La part de responsabilité des médias
Au-delà de leur dénonciation du phénomène, et particulièrement pendant les jours précédant la finale, les médias italiens ont aussi participé, alternant entre les propos anti-français et les déclarations racistes. “Macron me casse les couilles, la France me casse les couilles, je soutiens la Croatie”, a par exemple cité un journaliste du quotidien sportif la Gazzetta dello Sport, cité par nos confrères des Echos. Ce qui pourrait être du Matteo Salvini dans le texte, le ministre de l’Intérieur ayant décidé d’aller assister à la finale pour “porter la poisse” à la France.

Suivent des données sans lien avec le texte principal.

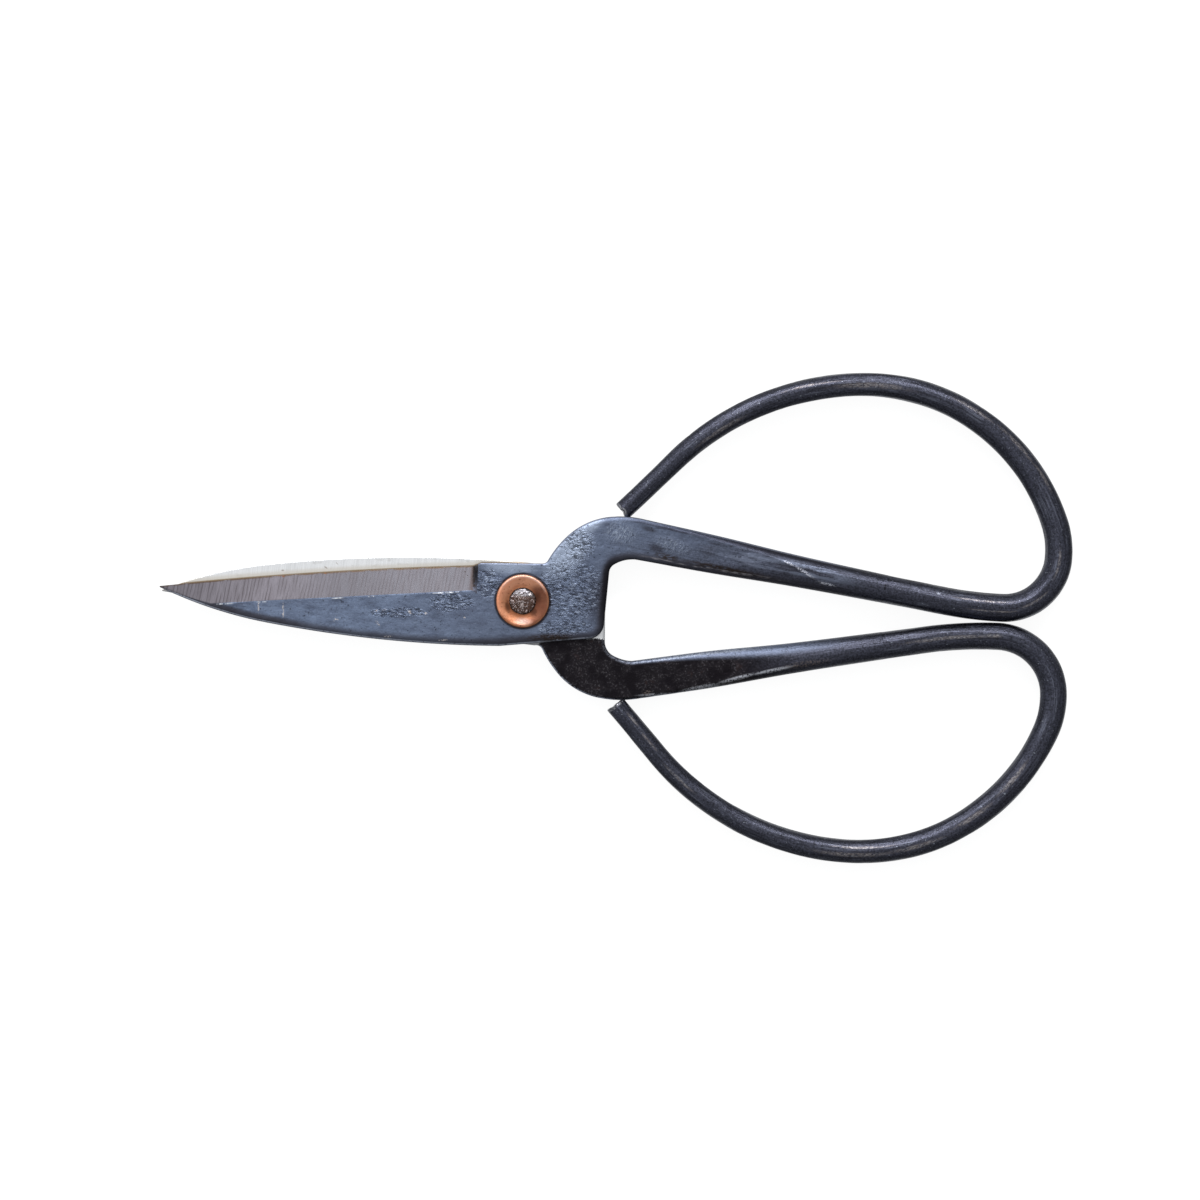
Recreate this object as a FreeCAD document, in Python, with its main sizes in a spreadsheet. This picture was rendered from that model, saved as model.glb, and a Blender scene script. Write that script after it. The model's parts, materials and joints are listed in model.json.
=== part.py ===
import FreeCAD
import Part
import Sketcher
import math
import os
from FreeCAD import Placement, Rotation, Vector

# Hand-forged floral snips. Two forged halves cross on one rivet between two dished copper
# washers. The blades point to -X and the handle bows to +X, the front of the snips faces +Z,
# and the origin is on the rivet's axis, at the flat of its tail, on which the snips lie.
#
# Both halves are made by the same functions. Each is modelled with its ground inner face on
# its own XY plane, its outer face towards +Z and its cutting edge towards +Y. The back half
# is then turned over about X. All sizes are in millimetres and degrees.

DOC = FreeCAD.newDocument("floral_snips")
SHEET = DOC.addObject("Spreadsheet::Sheet", "sizes")

# Sizes that both halves share.
COMMON = {
    "face_gap": 0.06,          # between the two ground faces
    "washer_gap": 0.04,        # between the back half and its washer
    "rivet_radius": 2.0,
    "head_radius": 2.95,
    "head_rise": 0.95,         # from the floor of a washer's dish to the top of the head
    "head_flat": 1.3,          # radius of the flat left by the last hammer blows
    "head_shoulder": 0.55,     # height at which the head starts to dome over
    "washer_radius": 5.9,
    "washer_edge": 0.5,        # height of the washer's outer edge
    "washer_rim": 1.15,
    "rim_radius": 5.25,        # where the rim is highest
    "dish_radius": 3.1,
    "dish_floor": 0.55,
    "washer_lean": 0.15,       # how far the outer edge leans in towards the blade
    "rim_round": 0.75,         # radius of the rim's rounded top
    "bore_gap": 0.01,          # radial, between the rivet and a washer
    "blade_thick": 3.0,
    "taper_start": 10.0,       # distance from the rivet at which the blade starts to thin
    "taper_end": 79.5,
    "tip_thick": 1.3,          # thickness that the spine would have at the tip
    "bevel_start": 11.2,       # distance from the rivet at which the ground bevel ends
    "bevel_end": 82.0,
    "edge_near": 0.42,         # edge thickness along the bevel's straight chord
    "edge_far": 0.55,
    "edge_round": 0.7,         # radius of the forging's outer edges
    "arm_length": 54.75,       # from the shoulder to the butt weld
    "end_chamfer": 0.7,        # on the free ends of the bows
    "cut_width": 60.0,         # length of cuts that go right through
    "cut_beyond": 2.0,         # how far a cut reaches past the metal
}

# Cross-sections of the arm: distance from the shoulder as a share of its length, thickness,
# height of its centre over the ground face, and corner radius. The widths differ by half.
ARM_SECTIONS = {
    "root": (0.0, 3.0, 1.5, 0.75),
    "flat": (0.3, 3.9, 0.9, 1.5),
    "turn": (0.62, 5.4, 0.25, 2.55),
    "weld": (1.0, 6.2, 0.0, 3.05),
}

# Sizes of each half. A bow is a straight run, bends that follow on from each other without a
# kink, and a last run to its free end.
HALF_SIZES = {
    "front": {
        "pivot_gap": 0.0,      # radial, between the rivet and the hole
        "bevel_near_y": 1.75, "bevel_far_y": -4.65, "edge_near_y": 7.15, "edge_far_y": -0.15,
        "weld_x": 79.0, "weld_y": 5.8, "arm_slope": 9.1,
        "root_width": 9.0, "flat_width": 8.35, "turn_width": 7.0, "weld_width": 6.2,
        "bow_start_radius": 3.1, "bow_bend_radius": 3.05, "bow_end_radius": 2.15,
        "bow_run": 12.8,
        "sag_radius": 84.0,
        "hook_radius": 11.8, "hook_turn": 85.0,
        "ease_radius": 19.0, "ease_turn": 25.0,
        "crown_radius": 43.7, "crown_turn": 72.0,
        "return_radius": 59.4, "return_turn": 44.0,
        "end_run": 16.5,
    },
    "back": {
        "pivot_gap": 0.05,
        "bevel_near_y": 1.6, "bevel_far_y": -3.9, "edge_near_y": 7.0, "edge_far_y": 0.75,
        "weld_x": 79.0, "weld_y": 6.6, "arm_slope": 10.2,
        "root_width": 8.4, "flat_width": 8.1, "turn_width": 6.7, "weld_width": 6.0,
        "bow_start_radius": 3.0, "bow_bend_radius": 2.95, "bow_end_radius": 2.25,
        "bow_run": 9.4,
        "sag_radius": 89.0,
        "hook_radius": 12.8, "hook_turn": 87.0,
        "ease_radius": 19.5, "ease_turn": 25.0,
        "crown_radius": 44.6, "crown_turn": 70.0,
        "return_radius": 59.1, "return_turn": 46.0,
        "end_run": 14.1,
    },
}

# The outline of each forging, clockwise from the tip: corner, x, y, and the radius of the
# arc that leaves the corner, 0 for a straight line. The two corners at the root of the arm
# come from the arm's own sizes.
OUTLINES = {
    "front": [
        ("tip_edge", -79.5, 0.1, 907.0),
        ("bevel_top", -11.2, 7.15, 0),
        ("step_top", -9.3, 7.95, 0),
        ("notch", 4.0, 8.35, 1.3),
        ("shoulder", 5.1, 9.0, 22.4),
        ("crest", 9.2, 14.6, 16.0),
        ("brow", 18.5, 19.15, 23.0),
        ("arm_over", None, None, 0),
        ("arm_under", None, None, 8.0),
        ("throat_top", 19.6, 8.75, 2.2),
        ("throat", 18.6, 7.0, 0),
        ("corner", 17.95, -4.0, 3.6),
        ("heel", 15.2, -7.6, 0),
        ("belly", -4.6, -10.0, 280.0),
        ("nose", -57.3, -6.7, 98.0),
        ("tip_spine", -79.5, -0.15, 0),
    ],
    "back": [
        ("tip_edge", -79.0, 1.0, 907.0),
        ("bevel_top", -11.2, 7.0, 0),
        ("step_top", -9.3, 8.6, 0),
        ("notch", 2.9, 9.6, 1.5),
        ("shoulder", 4.6, 10.3, 23.5),
        ("crest", 8.9, 16.25, 15.7),
        ("brow", 18.0, 20.6, 24.8),
        ("arm_over", None, None, 0),
        ("arm_under", None, None, 9.0),
        ("throat_top", 20.6, 11.35, 3.6),
        ("throat", 18.25, 8.2, 0),
        ("corner", 17.9, -4.0, 3.6),
        ("heel", 15.2, -7.2, 0),
        ("belly", 1.0, -8.4, 288.0),
        ("nose", -56.7, -5.7, 90.0),
        ("tip_spine", -79.0, 0.75, 0),
    ],
}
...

C’est souvent dans la comparaison avec la Croatie que s’est exprimé le racisme dans les médias. Un article du Corriere della Sera a décrit l’équipe de France comme “une équipe de champions africains mélangés à de très bons joueurs blancs”, face à une équipe croate “de blancs au centre de trois grandes écoles (de foot, ndlr), l’allemande, la slave et l’italienne”.
Balotelli caricaturé en King Kong
Un journaliste télé de Mediaset, Paolo Bargiggia, a quant à lui expliqué son choix de soutenir la Croatie en des termes comparables.
“Une nation complètement autochtone, un peuple de 4 millions d’habitants, identitaire, fier et souverain: la Croatie, contre un melting pot de races et de religions, où le concept de nation et de Patrie est plutôt relatif: la France”, a-t-il écrit sur son compte Twitter.
Par le passé, Mario Balotelli a lui aussi fait les frais du racisme de certains journalistes, comme en 2012, lors de l’Euro, quand un dessinateur de la Gazzetta dello Sport l’a croqué sous les traits de King Kong. Le quotidien milanais s’était à l’époque défendu de tout racisme. “Nous reconnaissons qu’il ne s’agit pas de l’une des oeuvres les plus réussies de notre talentueux dessinateur”, avait-il seulement concédé, disant lutter “contre toutes les formes de racisme dans tous les stades” et soulignant avoir “condamné les huées et cris de singe dirigés contre Balotelli comme une forme inacceptable d’incivilité.”
Lors de la compétition de 2012, le joueur avait été visé par des cris de singe et des jets de bananes de la part des supporters slaves pendant le match contre la Croatie.